- _The exercise_: Wherever the string "from" appears in a line, extract that line.

- _Data lines_:
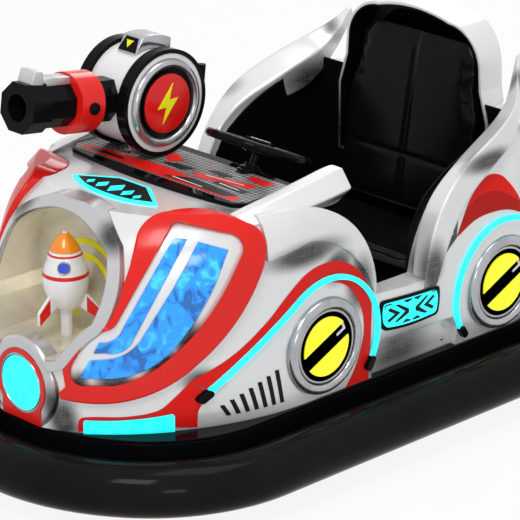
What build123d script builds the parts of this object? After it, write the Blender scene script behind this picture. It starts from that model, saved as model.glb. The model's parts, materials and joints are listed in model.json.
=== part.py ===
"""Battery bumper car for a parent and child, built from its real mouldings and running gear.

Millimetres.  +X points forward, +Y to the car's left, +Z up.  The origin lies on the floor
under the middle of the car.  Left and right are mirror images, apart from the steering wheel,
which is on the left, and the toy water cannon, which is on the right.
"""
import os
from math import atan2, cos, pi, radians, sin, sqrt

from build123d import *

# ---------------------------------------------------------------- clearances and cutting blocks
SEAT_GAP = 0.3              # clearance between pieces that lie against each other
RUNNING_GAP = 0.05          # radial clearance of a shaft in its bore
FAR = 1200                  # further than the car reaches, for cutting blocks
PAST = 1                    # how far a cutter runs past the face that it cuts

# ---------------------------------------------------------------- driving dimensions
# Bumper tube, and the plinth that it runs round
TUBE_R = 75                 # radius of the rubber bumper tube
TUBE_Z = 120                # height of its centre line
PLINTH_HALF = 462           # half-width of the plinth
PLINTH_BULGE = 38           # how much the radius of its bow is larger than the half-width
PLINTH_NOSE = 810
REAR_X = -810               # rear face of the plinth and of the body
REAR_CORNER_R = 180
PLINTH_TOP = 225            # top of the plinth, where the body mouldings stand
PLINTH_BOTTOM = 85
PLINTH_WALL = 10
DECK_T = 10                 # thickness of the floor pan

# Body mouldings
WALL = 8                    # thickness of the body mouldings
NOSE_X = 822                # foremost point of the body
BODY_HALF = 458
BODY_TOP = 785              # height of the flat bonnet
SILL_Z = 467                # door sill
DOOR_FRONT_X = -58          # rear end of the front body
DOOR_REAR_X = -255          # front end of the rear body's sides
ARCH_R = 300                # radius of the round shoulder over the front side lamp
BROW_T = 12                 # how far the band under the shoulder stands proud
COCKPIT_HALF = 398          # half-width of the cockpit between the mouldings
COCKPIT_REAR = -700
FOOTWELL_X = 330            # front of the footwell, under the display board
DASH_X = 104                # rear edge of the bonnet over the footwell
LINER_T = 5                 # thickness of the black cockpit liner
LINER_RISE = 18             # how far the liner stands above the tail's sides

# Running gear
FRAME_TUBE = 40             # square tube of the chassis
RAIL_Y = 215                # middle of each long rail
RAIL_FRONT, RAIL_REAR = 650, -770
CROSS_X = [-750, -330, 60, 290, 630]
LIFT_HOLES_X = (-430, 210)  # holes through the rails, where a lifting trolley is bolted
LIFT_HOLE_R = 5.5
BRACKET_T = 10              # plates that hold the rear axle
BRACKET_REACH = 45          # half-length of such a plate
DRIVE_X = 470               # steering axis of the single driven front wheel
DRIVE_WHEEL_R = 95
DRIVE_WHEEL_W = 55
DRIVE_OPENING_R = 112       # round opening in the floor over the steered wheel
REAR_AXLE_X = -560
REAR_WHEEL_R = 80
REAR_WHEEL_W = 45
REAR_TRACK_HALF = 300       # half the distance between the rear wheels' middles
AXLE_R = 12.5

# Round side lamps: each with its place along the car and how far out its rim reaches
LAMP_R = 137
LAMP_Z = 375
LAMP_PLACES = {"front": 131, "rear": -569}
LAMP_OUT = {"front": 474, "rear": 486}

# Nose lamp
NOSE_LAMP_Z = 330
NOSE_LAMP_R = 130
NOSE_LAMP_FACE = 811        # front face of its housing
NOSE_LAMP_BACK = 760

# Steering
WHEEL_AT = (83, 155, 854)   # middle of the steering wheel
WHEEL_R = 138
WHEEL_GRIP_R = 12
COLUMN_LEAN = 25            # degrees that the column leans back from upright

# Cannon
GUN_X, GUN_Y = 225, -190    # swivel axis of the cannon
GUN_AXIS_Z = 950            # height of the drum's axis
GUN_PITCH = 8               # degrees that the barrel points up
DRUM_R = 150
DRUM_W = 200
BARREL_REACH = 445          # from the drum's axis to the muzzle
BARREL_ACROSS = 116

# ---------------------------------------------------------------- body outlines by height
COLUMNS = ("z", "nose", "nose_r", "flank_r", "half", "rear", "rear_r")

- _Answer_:
What build123d script builds the parts of this object? After it, write the Blender scene script behind this picture. It starts from that model, saved as model.glb. The model's parts, materials and joints are listed in model.json.
"""Battery bumper car for a parent and child, built from its real mouldings and running gear.
under the middle of the car.  Left and right are mirror images, apart from the steering wheel,
from math import atan2, cos, pi, radians, sin, sqrt
from build123d import *
COLUMN_LEAN = 25            # degrees that the column leans back from upright
BARREL_REACH = 445          # from the drum's axis to the muzzle